-- BEGIN Entries provided --

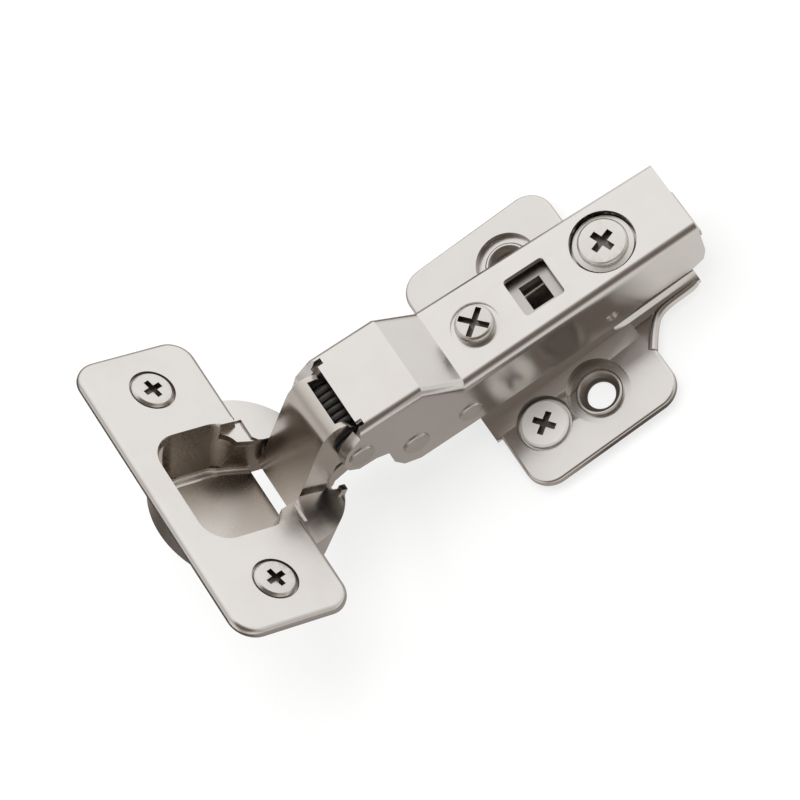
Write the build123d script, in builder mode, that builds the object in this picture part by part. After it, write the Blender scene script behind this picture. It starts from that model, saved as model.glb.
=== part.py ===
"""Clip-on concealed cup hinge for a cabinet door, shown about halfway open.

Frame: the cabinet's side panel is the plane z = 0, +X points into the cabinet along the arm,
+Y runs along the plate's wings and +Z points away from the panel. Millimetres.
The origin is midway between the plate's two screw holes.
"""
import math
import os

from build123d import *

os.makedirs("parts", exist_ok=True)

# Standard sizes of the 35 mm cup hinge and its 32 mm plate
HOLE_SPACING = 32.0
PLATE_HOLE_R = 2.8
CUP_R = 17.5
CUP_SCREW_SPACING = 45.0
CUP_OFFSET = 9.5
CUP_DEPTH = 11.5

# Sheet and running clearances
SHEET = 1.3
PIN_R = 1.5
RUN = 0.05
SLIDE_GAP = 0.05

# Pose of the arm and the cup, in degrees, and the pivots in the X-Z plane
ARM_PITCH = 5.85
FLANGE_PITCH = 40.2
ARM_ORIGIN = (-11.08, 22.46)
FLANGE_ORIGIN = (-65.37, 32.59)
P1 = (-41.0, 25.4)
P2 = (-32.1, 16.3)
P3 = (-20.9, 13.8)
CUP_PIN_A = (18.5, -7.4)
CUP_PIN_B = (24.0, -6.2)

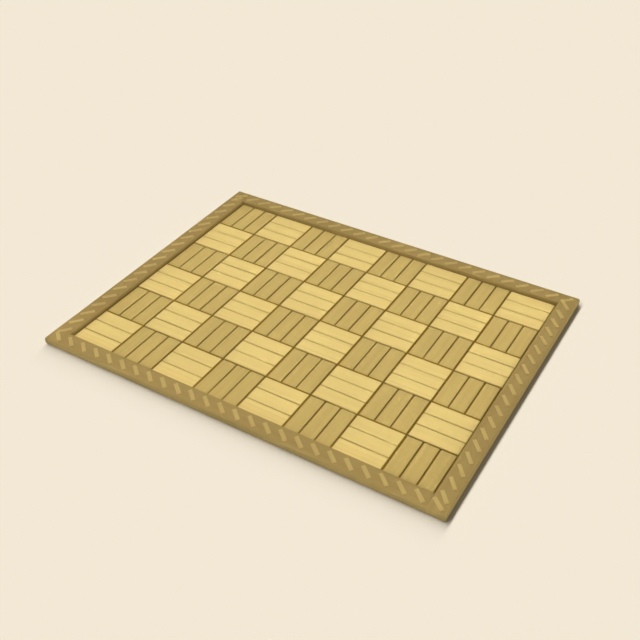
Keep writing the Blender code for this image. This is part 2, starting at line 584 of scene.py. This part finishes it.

-- END Entries provided --

**Directive**
From the first line above through the line that contains "SLIDE_GAP = 0.05", quote each line exactly. Output nothing more.

**The response**
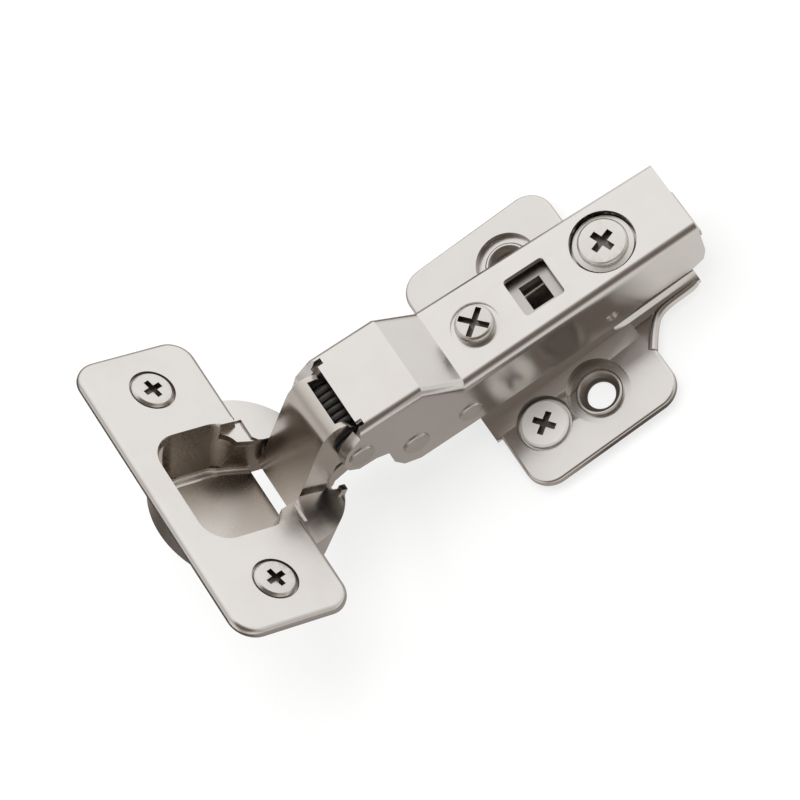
Write the build123d script, in builder mode, that builds the object in this picture part by part. After it, write the Blender scene script behind this picture. It starts from that model, saved as model.glb.
=== part.py ===
"""Clip-on concealed cup hinge for a cabinet door, shown about halfway open.

Frame: the cabinet's side panel is the plane z = 0, +X points into the cabinet along the arm,
+Y runs along the plate's wings and +Z points away from the panel. Millimetres.
The origin is midway between the plate's two screw holes.
"""
import math
import os

from build123d import *

os.makedirs("parts", exist_ok=True)

# Standard sizes of the 35 mm cup hinge and its 32 mm plate
HOLE_SPACING = 32.0
PLATE_HOLE_R = 2.8
CUP_R = 17.5
CUP_SCREW_SPACING = 45.0
CUP_OFFSET = 9.5
CUP_DEPTH = 11.5

# Sheet and running clearances
SHEET = 1.3
PIN_R = 1.5
RUN = 0.05
SLIDE_GAP = 0.05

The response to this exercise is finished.